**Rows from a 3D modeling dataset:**
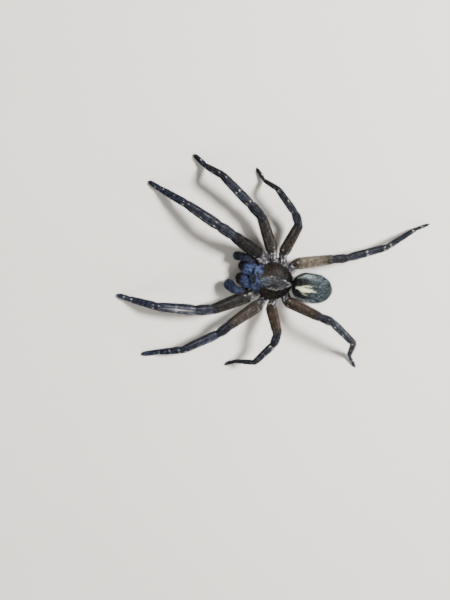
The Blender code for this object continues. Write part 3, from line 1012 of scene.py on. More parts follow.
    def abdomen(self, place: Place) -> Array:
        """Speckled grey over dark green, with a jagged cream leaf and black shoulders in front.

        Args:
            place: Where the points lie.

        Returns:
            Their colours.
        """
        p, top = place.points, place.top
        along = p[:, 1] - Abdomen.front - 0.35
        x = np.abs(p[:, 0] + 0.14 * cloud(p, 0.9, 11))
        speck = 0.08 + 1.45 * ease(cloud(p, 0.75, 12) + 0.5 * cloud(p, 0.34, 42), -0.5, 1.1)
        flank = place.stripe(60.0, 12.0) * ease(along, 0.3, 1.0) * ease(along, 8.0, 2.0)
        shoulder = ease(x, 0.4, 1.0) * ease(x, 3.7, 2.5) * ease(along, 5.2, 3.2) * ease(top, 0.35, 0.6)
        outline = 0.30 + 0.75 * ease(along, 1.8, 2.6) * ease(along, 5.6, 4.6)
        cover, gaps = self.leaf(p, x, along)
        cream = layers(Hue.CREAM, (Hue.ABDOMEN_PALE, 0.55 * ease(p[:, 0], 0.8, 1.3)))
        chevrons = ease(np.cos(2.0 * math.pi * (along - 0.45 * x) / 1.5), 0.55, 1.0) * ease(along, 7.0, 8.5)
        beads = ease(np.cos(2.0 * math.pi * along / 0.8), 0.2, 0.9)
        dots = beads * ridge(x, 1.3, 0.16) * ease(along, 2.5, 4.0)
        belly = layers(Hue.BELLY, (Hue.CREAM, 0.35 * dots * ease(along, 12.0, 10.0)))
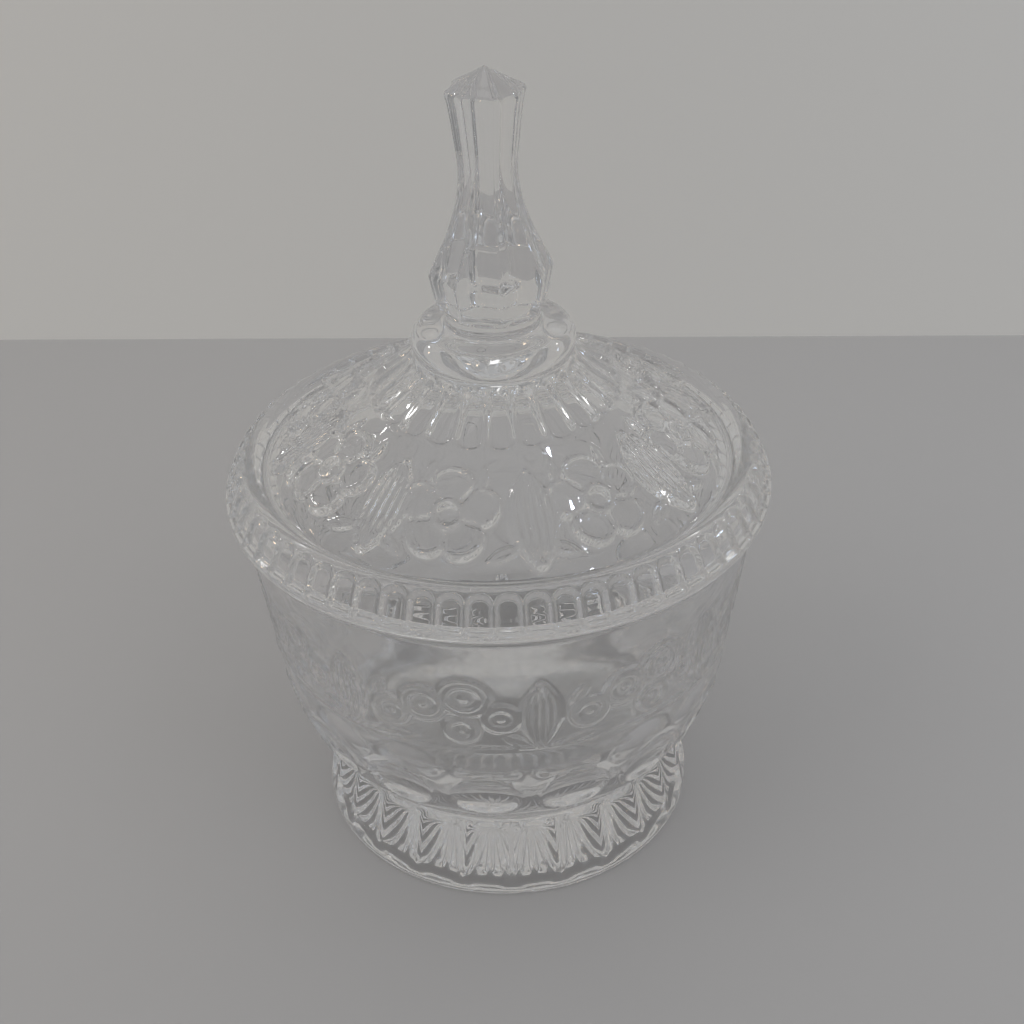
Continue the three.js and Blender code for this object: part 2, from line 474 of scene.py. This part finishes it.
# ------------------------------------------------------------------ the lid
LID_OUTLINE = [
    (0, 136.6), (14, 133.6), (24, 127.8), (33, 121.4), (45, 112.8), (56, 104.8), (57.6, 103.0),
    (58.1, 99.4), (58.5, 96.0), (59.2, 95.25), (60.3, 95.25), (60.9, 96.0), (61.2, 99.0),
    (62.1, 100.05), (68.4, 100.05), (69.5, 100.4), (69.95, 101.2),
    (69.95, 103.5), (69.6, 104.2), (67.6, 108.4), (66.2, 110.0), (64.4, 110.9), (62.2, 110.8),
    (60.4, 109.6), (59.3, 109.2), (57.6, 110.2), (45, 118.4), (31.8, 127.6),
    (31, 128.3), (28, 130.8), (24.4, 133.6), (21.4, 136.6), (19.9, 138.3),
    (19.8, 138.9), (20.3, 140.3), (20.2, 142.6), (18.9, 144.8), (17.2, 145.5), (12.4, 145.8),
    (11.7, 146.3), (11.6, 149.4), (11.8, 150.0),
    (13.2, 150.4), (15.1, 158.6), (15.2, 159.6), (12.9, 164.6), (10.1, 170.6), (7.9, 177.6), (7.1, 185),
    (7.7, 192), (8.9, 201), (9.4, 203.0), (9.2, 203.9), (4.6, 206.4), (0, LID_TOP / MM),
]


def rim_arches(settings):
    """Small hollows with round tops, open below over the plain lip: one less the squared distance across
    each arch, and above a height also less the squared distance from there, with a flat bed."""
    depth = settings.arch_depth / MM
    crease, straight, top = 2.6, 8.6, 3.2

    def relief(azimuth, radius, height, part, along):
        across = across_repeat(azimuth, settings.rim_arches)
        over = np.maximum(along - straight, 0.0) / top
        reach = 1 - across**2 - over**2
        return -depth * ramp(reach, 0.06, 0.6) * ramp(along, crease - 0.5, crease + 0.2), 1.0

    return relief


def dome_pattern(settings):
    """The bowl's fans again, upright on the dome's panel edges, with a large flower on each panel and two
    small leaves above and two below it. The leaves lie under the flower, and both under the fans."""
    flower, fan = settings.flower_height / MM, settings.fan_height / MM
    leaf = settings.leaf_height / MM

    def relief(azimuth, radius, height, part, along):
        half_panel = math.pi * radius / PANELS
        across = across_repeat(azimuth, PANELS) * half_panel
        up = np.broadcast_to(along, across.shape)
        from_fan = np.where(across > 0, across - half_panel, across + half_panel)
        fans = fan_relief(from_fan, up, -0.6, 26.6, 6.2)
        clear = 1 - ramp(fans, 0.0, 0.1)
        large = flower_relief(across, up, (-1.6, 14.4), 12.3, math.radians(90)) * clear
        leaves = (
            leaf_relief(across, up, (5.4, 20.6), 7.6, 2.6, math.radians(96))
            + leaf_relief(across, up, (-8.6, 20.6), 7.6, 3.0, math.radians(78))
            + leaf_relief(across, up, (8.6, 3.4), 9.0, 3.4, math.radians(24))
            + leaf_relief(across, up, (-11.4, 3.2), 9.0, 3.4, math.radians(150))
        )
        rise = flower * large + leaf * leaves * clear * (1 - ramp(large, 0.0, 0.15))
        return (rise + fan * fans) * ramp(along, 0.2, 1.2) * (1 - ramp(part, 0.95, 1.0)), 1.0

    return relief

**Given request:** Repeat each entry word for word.

**Response to the exercise:**
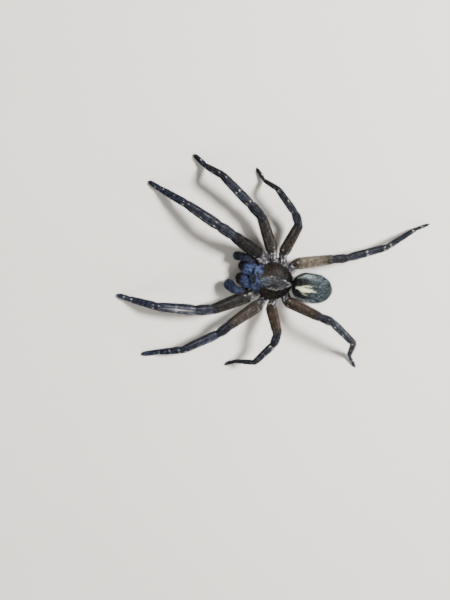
The Blender code for this object continues. Write part 3, from line 1012 of scene.py on. More parts follow.
    def abdomen(self, place: Place) -> Array:
        """Speckled grey over dark green, with a jagged cream leaf and black shoulders in front.

        Args:
            place: Where the points lie.

        Returns:
            Their colours.
        """
        p, top = place.points, place.top
        along = p[:, 1] - Abdomen.front - 0.35
        x = np.abs(p[:, 0] + 0.14 * cloud(p, 0.9, 11))
        speck = 0.08 + 1.45 * ease(cloud(p, 0.75, 12) + 0.5 * cloud(p, 0.34, 42), -0.5, 1.1)
        flank = place.stripe(60.0, 12.0) * ease(along, 0.3, 1.0) * ease(along, 8.0, 2.0)
        shoulder = ease(x, 0.4, 1.0) * ease(x, 3.7, 2.5) * ease(along, 5.2, 3.2) * ease(top, 0.35, 0.6)
        outline = 0.30 + 0.75 * ease(along, 1.8, 2.6) * ease(along, 5.6, 4.6)
        cover, gaps = self.leaf(p, x, along)
        cream = layers(Hue.CREAM, (Hue.ABDOMEN_PALE, 0.55 * ease(p[:, 0], 0.8, 1.3)))
        chevrons = ease(np.cos(2.0 * math.pi * (along - 0.45 * x) / 1.5), 0.55, 1.0) * ease(along, 7.0, 8.5)
        beads = ease(np.cos(2.0 * math.pi * along / 0.8), 0.2, 0.9)
        dots = beads * ridge(x, 1.3, 0.16) * ease(along, 2.5, 4.0)
        belly = layers(Hue.BELLY, (Hue.CREAM, 0.35 * dots * ease(along, 12.0, 10.0)))
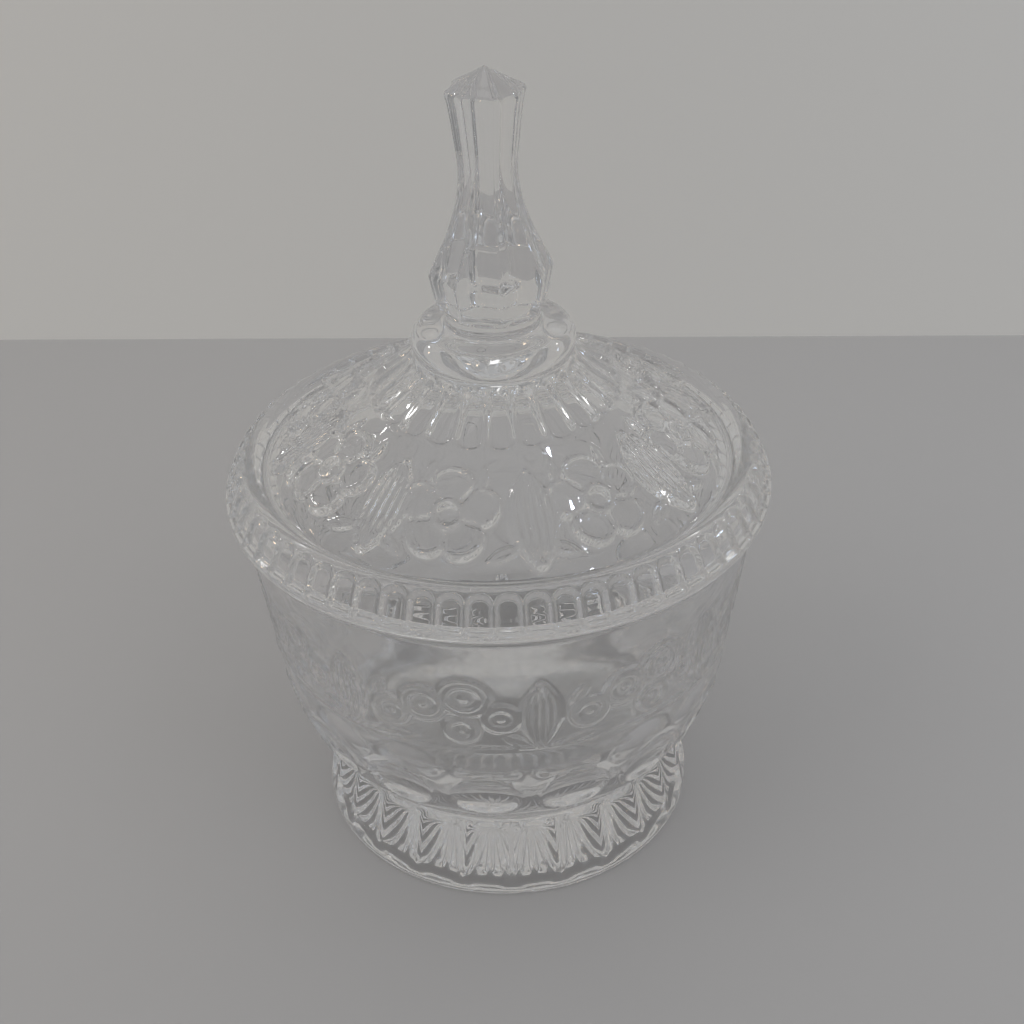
Continue the three.js and Blender code for this object: part 2, from line 474 of scene.py. This part finishes it.
# ------------------------------------------------------------------ the lid
LID_OUTLINE = [
    (0, 136.6), (14, 133.6), (24, 127.8), (33, 121.4), (45, 112.8), (56, 104.8), (57.6, 103.0),
    (58.1, 99.4), (58.5, 96.0), (59.2, 95.25), (60.3, 95.25), (60.9, 96.0), (61.2, 99.0),
    (62.1, 100.05), (68.4, 100.05), (69.5, 100.4), (69.95, 101.2),
    (69.95, 103.5), (69.6, 104.2), (67.6, 108.4), (66.2, 110.0), (64.4, 110.9), (62.2, 110.8),
    (60.4, 109.6), (59.3, 109.2), (57.6, 110.2), (45, 118.4), (31.8, 127.6),
    (31, 128.3), (28, 130.8), (24.4, 133.6), (21.4, 136.6), (19.9, 138.3),
    (19.8, 138.9), (20.3, 140.3), (20.2, 142.6), (18.9, 144.8), (17.2, 145.5), (12.4, 145.8),
    (11.7, 146.3), (11.6, 149.4), (11.8, 150.0),
    (13.2, 150.4), (15.1, 158.6), (15.2, 159.6), (12.9, 164.6), (10.1, 170.6), (7.9, 177.6), (7.1, 185),
    (7.7, 192), (8.9, 201), (9.4, 203.0), (9.2, 203.9), (4.6, 206.4), (0, LID_TOP / MM),
]


def rim_arches(settings):
    """Small hollows with round tops, open below over the plain lip: one less the squared distance across
    each arch, and above a height also less the squared distance from there, with a flat bed."""
    depth = settings.arch_depth / MM
    crease, straight, top = 2.6, 8.6, 3.2

    def relief(azimuth, radius, height, part, along):
        across = across_repeat(azimuth, settings.rim_arches)
        over = np.maximum(along - straight, 0.0) / top
        reach = 1 - across**2 - over**2
        return -depth * ramp(reach, 0.06, 0.6) * ramp(along, crease - 0.5, crease + 0.2), 1.0

    return relief


def dome_pattern(settings):
    """The bowl's fans again, upright on the dome's panel edges, with a large flower on each panel and two
    small leaves above and two below it. The leaves lie under the flower, and both under the fans."""
    flower, fan = settings.flower_height / MM, settings.fan_height / MM
    leaf = settings.leaf_height / MM

    def relief(azimuth, radius, height, part, along):
        half_panel = math.pi * radius / PANELS
        across = across_repeat(azimuth, PANELS) * half_panel
        up = np.broadcast_to(along, across.shape)
        from_fan = np.where(across > 0, across - half_panel, across + half_panel)
        fans = fan_relief(from_fan, up, -0.6, 26.6, 6.2)
        clear = 1 - ramp(fans, 0.0, 0.1)
        large = flower_relief(across, up, (-1.6, 14.4), 12.3, math.radians(90)) * clear
        leaves = (
            leaf_relief(across, up, (5.4, 20.6), 7.6, 2.6, math.radians(96))
            + leaf_relief(across, up, (-8.6, 20.6), 7.6, 3.0, math.radians(78))
            + leaf_relief(across, up, (8.6, 3.4), 9.0, 3.4, math.radians(24))
            + leaf_relief(across, up, (-11.4, 3.2), 9.0, 3.4, math.radians(150))
        )
        rise = flower * large + leaf * leaves * clear * (1 - ramp(large, 0.0, 0.15))
        return (rise + fan * fans) * ramp(along, 0.2, 1.2) * (1 - ramp(part, 0.95, 1.0)), 1.0

    return relief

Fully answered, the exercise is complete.